Let $X$ be a compact metrizable space, and $m$ be a finite signed, Borel, regular measure on $X$. Assume that for every continuous function $f:X\to [0,\infty)$ one has $\int_Xfdm\ge0$. How to show $m$ is a positive measure?
My attempt: By the Hahn decomposition of the singed measure $m$, we have $X=N\cup P$, s.t. $N$ is negative, $P$ is positive. Suppose $N$ is not with zero measure. Then we consider the simple function $\chi_N$, so that $\int_X\chi_Ndm=m(N)<0$. Since $m$ is a finite measure, we have $\chi_N$ is $L^1$, so we have continuous functions $f_i$ converging to $\chi_N$ in measure.
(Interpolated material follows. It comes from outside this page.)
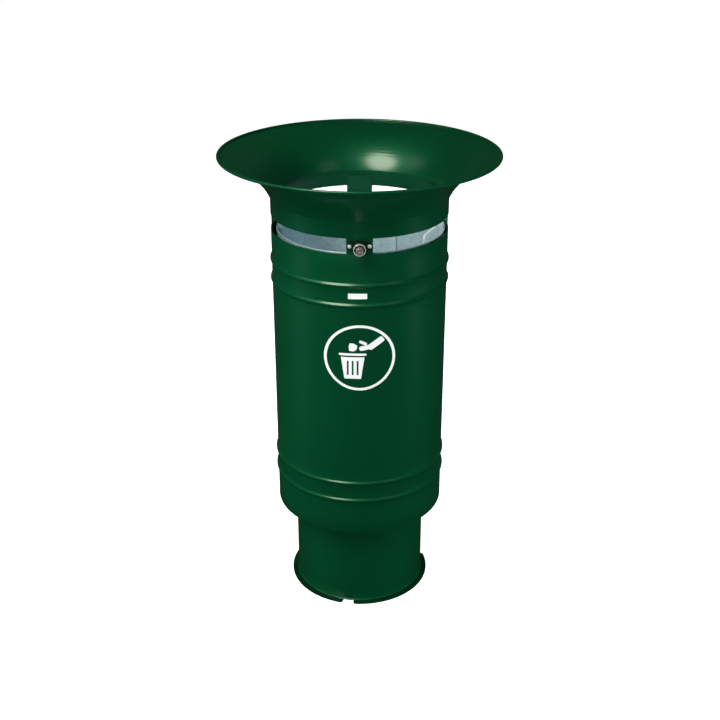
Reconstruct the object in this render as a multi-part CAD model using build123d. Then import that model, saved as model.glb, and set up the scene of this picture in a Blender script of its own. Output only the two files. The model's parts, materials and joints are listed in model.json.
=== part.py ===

Assume $\int_X\chi_Ndm=-k<0$, then we can find a continuous function $f_n$ with $\int_X|f_n|-|\chi_N|dm\le \int_X|f_n-\chi_N|dm<k/2$, thus for the continuous function $|f_n|$, we have $0\le\int_X|f_n|dm\le \int_X\chi_Ndm+k/2=-k/2<0$, contradiction.
Am I right? Indeed, I am not sure if we have the theorem that in general for an $L^1$ function, we can have a sequence of continuous functions to converge to in measure. on Folland's book, I only see this result on $\mathbb{R}^1$.